Tuesday, September 6, 2016

The Voucher Debate and You

Rev. Charles Johnson, Director of Pastors for Texas Children and a great friend of Make Education a Priority, recently tweeted what I believe is one of the best quotes I have seen relating to the ongoing voucher debate.  Rev. Johnson said,

If the voucher debate was really about kids, we’d target those 75 or 80 struggling schools out of 8,500 public schools and we would give them the resources they need to succeed.  The Legislature consistently refuses to do that.”

Those who know Rev. Johnson (or know of him) are aware that he is one of the most passionate individuals advocating for the more than 5.2 million Texas public education students.  He has traveled the state to deliver his messages and has worked tirelessly to build support from the faith community, support that is gaining traction and having an impact on those elected to serve us.

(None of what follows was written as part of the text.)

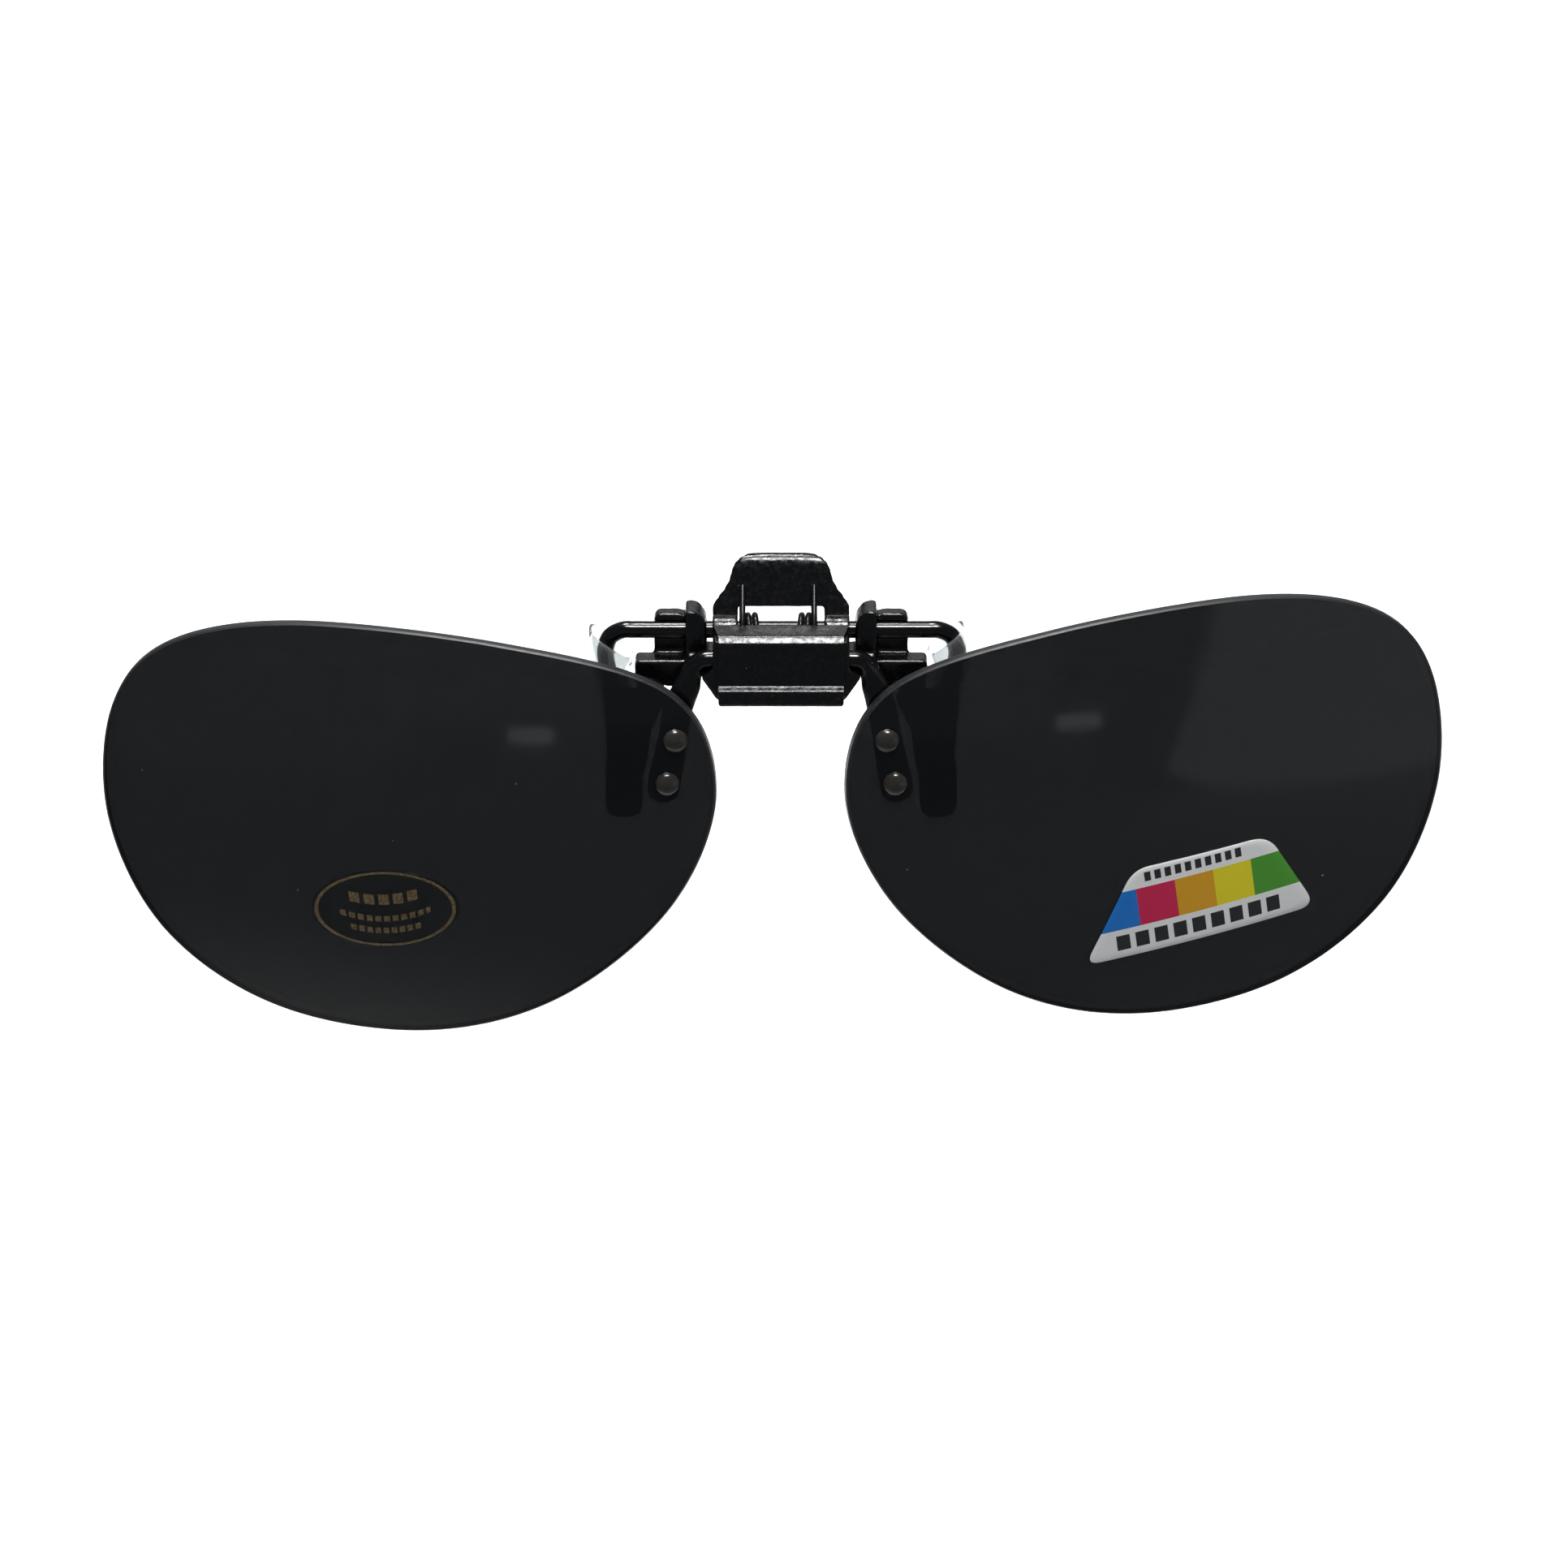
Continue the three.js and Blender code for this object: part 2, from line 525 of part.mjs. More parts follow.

The Supreme Court ruling that school finance in Texas meets the “minimum constitutional requirement” (acceptance of “minimum” in anything we do still galls the heck out of me!) let the Legislature off the hook in having to do anything specifically.  And while the Lt. Governor and Speaker of the House both issued charges to their members to look at public education and school finance, how many in Austin are really serious about how their decisions impact students across the state?

There certainly is stronger support for public education in the House than there is in the Senate but Rev. Johnson and others are doing what they can to focus on the challenges faced by districts across the state.  It’s relatively easy to focus on tax cuts and cost containment while blaming districts for shortcomings on some of our campuses.  Strong leadership, however, will (or should) look at the factors that impact these deficiencies and work with their constituents to address them.  The needs of the students should be the drivers of decisions, not simply a push to reduce the state’s share of funding for public education.  But that is the challenge districts face in Austin.

As children, we were taught to embrace challenges and to do what we could to overcome these challenges.  Students on struggling campuses have that same desire and perspective but where is the commitment from others to help them achieve their goals?   Given what economist Ray Perryman documented as the significant return on dollars invested in public education, why do we ignore those with the greatest need?  If we don’t invest in these campuses and these students, what opportunity do they have to succeed?  How do we ensure that the Legislature fulfills its constitutional requirement to adequately fund public education?

With discussions led by Rev. Johnson and others across the state, public education must remain at the forefront of discussions with our legislators.  It’s easy to sit back and say “no” to the needs of children; it takes a great deal more leadership and courage to embrace these needs and to initiate actions to Make Education a Priority.